MVP: A Selection of Sculptures From Melvin Van Peebles’ “Blue Room” presents a selection of art objects, artifacts, and ephemeral materials, re-contextualizing the legacy of filmmaker, activist, and musician Melvin Van Peebles as a formidable sculptor.  As an extraordinary individual who kept a child-like sense of openness and curiosity about the world around him, the exhibition features a recreation of Melvin’s living room (The Blue Room) with original sculptures from his home. The Blue Room served simultaneously as a source of Melvin’s inspiration and an amalgamation of his childlike state of curiosity and creativity. Similar to Matisse’s “The Red Studio,” his blue-walled apartment was filled with a myriad of odd yet functional objects.
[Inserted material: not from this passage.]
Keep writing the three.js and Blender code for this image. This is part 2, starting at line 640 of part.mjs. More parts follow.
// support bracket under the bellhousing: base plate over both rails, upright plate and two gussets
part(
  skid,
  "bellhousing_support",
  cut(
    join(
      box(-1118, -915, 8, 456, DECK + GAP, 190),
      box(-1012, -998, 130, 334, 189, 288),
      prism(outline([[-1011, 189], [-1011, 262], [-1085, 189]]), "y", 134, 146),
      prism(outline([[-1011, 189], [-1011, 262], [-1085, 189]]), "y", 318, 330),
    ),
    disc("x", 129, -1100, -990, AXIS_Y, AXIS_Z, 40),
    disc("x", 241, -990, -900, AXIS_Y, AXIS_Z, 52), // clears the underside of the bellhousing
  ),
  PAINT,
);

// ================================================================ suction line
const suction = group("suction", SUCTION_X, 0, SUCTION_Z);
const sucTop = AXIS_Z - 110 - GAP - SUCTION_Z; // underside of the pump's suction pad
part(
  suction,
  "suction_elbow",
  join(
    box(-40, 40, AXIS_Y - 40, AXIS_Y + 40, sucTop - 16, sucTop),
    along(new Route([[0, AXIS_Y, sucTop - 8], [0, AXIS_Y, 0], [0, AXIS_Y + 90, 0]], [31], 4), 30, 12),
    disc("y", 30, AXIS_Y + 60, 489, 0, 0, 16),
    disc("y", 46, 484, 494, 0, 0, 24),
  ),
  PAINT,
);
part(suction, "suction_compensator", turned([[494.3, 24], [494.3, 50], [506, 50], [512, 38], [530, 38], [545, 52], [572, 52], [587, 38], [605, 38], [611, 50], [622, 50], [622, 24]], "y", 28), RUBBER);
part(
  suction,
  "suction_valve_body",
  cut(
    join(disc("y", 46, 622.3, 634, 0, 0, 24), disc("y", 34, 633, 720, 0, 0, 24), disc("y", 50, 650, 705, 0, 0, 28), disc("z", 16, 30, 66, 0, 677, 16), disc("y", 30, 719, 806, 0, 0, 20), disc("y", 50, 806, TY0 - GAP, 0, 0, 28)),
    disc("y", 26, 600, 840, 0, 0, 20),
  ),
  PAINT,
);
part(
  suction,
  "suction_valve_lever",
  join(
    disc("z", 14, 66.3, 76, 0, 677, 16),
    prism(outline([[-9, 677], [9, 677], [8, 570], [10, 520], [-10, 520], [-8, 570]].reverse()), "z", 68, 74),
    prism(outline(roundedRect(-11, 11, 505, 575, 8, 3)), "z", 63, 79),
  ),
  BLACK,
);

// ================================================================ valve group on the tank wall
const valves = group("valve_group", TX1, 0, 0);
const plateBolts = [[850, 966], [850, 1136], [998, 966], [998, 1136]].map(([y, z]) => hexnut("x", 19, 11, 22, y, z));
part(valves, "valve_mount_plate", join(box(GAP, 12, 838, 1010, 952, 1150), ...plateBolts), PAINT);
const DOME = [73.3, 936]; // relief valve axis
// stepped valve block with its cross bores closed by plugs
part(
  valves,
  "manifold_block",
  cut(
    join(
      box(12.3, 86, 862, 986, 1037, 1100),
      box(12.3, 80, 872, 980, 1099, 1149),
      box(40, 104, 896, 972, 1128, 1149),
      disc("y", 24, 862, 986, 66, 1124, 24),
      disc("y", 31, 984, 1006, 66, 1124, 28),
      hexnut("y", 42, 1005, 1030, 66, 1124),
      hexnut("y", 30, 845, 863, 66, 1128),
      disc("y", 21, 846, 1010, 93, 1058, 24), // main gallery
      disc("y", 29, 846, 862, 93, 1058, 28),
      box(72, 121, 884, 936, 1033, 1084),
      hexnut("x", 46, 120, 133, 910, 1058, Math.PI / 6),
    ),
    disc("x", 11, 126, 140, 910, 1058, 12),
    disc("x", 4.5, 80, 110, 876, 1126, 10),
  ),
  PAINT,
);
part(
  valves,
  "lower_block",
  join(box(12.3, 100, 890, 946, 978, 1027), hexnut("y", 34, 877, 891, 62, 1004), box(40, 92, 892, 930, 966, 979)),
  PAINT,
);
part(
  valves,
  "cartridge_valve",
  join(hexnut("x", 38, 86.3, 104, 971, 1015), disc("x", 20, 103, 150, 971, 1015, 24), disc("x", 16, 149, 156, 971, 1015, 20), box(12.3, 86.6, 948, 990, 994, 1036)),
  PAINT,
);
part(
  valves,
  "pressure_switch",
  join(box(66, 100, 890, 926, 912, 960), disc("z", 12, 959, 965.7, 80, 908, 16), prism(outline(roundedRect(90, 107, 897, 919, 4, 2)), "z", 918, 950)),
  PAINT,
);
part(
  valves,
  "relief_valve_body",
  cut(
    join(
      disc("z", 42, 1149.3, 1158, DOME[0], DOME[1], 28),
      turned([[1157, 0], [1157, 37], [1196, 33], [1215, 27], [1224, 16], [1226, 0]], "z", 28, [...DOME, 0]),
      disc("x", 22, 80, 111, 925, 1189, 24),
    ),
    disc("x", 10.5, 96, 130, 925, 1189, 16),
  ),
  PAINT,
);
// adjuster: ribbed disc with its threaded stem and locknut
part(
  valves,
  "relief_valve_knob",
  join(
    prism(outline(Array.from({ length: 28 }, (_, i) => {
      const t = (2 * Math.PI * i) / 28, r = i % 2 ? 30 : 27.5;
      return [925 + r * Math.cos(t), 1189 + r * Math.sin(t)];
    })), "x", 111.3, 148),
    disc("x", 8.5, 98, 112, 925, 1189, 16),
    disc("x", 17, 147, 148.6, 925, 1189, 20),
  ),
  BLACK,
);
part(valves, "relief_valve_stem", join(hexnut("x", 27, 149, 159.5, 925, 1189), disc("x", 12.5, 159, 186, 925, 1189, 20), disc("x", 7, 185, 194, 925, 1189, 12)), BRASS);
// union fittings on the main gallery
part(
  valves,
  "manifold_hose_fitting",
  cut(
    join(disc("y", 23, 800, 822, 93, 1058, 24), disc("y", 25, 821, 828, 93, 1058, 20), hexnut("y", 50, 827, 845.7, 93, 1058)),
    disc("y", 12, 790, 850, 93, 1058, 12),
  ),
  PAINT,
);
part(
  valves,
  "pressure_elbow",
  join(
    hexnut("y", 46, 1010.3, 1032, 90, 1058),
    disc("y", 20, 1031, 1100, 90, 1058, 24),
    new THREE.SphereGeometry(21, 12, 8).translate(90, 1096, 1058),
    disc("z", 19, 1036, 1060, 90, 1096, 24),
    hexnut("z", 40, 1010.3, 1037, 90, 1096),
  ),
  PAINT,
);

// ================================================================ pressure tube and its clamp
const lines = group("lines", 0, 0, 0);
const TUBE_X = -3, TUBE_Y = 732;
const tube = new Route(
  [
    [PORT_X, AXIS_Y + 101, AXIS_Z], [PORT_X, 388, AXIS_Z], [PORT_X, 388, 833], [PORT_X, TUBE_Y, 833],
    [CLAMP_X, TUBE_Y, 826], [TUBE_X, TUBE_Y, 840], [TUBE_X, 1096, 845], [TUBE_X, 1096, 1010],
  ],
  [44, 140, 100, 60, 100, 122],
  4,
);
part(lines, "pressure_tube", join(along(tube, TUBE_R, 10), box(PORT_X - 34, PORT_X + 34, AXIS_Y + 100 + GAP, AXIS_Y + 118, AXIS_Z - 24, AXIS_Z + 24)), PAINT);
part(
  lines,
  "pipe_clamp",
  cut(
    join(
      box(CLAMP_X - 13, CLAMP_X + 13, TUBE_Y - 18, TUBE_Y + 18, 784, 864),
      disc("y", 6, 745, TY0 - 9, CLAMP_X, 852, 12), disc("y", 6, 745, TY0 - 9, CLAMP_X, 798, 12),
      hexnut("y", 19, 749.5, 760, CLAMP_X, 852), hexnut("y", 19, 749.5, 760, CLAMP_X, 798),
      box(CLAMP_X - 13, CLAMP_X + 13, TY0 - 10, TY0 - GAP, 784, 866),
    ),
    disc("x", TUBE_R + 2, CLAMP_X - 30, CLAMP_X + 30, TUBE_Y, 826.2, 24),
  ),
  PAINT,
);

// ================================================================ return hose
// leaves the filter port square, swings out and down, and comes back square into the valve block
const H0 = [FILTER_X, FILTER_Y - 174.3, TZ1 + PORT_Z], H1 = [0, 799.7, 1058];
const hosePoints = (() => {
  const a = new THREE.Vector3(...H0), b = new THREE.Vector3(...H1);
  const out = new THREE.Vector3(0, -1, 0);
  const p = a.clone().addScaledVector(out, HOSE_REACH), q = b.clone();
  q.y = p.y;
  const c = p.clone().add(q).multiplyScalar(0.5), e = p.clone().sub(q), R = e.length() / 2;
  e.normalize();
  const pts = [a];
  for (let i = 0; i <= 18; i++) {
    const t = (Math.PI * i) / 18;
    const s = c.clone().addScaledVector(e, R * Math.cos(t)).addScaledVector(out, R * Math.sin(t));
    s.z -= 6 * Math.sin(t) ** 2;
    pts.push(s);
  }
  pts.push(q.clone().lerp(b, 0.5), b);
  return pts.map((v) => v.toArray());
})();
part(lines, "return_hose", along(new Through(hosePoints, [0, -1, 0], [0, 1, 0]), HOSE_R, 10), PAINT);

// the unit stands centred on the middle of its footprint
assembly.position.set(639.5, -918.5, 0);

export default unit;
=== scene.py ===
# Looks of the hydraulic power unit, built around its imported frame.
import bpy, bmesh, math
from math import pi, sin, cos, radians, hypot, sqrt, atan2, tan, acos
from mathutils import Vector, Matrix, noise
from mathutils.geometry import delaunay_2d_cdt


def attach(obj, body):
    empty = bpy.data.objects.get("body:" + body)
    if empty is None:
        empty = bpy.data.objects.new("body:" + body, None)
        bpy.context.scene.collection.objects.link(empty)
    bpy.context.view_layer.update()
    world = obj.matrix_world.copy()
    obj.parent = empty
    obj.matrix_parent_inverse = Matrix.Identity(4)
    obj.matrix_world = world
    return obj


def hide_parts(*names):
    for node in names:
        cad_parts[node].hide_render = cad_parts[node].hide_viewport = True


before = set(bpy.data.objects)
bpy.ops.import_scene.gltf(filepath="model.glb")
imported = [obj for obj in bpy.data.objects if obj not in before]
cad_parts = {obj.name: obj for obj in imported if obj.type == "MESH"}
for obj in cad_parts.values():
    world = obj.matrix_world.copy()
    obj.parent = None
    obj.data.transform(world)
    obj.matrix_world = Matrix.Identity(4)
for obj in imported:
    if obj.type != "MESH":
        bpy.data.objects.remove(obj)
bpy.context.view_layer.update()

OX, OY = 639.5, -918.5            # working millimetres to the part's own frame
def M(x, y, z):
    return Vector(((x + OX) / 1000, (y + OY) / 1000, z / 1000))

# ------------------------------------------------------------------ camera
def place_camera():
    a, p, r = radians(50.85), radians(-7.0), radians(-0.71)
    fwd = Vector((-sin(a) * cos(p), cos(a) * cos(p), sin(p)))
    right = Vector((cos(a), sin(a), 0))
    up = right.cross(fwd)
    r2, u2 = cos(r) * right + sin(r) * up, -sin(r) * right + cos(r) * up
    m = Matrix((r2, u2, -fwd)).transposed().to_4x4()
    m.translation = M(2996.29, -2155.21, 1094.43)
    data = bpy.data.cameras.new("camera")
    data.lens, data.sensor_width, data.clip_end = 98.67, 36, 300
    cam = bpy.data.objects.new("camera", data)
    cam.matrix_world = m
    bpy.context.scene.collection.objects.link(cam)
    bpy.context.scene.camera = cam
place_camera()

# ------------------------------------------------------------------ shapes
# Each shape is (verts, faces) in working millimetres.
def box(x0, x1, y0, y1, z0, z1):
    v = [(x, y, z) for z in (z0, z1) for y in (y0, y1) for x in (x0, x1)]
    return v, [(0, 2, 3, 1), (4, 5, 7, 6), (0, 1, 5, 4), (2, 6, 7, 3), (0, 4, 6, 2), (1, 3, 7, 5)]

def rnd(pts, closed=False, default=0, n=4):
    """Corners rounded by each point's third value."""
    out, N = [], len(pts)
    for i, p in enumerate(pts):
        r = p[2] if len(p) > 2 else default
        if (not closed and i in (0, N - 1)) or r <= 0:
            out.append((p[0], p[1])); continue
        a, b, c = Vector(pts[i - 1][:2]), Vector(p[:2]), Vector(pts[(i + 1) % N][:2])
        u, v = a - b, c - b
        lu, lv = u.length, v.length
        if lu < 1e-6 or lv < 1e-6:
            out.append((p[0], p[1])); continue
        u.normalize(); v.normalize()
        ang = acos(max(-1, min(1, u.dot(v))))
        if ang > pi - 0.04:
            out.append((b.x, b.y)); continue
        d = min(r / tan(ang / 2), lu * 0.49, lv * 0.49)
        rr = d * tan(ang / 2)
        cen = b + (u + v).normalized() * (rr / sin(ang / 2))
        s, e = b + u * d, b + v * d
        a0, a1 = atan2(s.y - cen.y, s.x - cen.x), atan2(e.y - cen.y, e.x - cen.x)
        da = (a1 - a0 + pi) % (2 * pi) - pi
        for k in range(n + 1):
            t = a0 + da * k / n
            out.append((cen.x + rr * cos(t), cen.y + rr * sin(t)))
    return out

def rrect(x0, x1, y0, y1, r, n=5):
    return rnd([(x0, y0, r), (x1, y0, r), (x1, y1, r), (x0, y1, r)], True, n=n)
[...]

From the back end of a Volkswagen that doubles as a filing cabinet to a giant sculpture of a hot dog, the artist’s joie de youth saturated his life with whimsy and wonder. “He had this fanciful, wily sense of humor and a love of the everyday,” shares Mario Van Peebles, filmmaker, actor, and son of the artist. “He would sit in the Blue Room and look out through the windows onto the wonderful view on the street and watch the light play across. He passed away in that apartment — he wanted to be back in a space he had created and enjoyed, in which he’d given birth to so many of his projects.” The exhibition also includes a selection of photographs of the Blue Room, taken by artist Lyle Ashton Harris for The New York Times a short time after his death. MVP: A Selection of Sculptures From Melvin Van Peebles Blue Room opened on September 10, 2022 and runs through  August 19, 2023.
 
The Sugar Hill Children’s Museum of Art & Storytelling hours are Thursday, 5:30 pm – 8:00 pm, Friday for school groups, and Saturday & Sunday, 10:00 am –  3:00 pm. Admission is free for children up to 8 years of age, $4.00 for children aged 9 – 17, students with ID and Seniors (65+), and $7.00 for adults.
 
The Sugar Hill Children’s Museum of Art & Storytelling:
 
The Sugar Hill Children’s Museum of Art & Storytelling is a contemporary art museum for children rooted in principles of social justice. We strive to strengthen our culturally rich neighborhood with a space where children and their families grow and learn about Sugar Hill, and the world at large, through dialogue with artists, art, and storytelling. Designed by internationally acclaimed architect David Adjaye, the Museum opened in October of 2015 as the cultural capstone of the Sugar Hill Project, a multi-use building developed by Broadway Housing Communities (BHC) which includes permanent affordable housing for individuals and families, and the Sugar Hill Museum Preschool.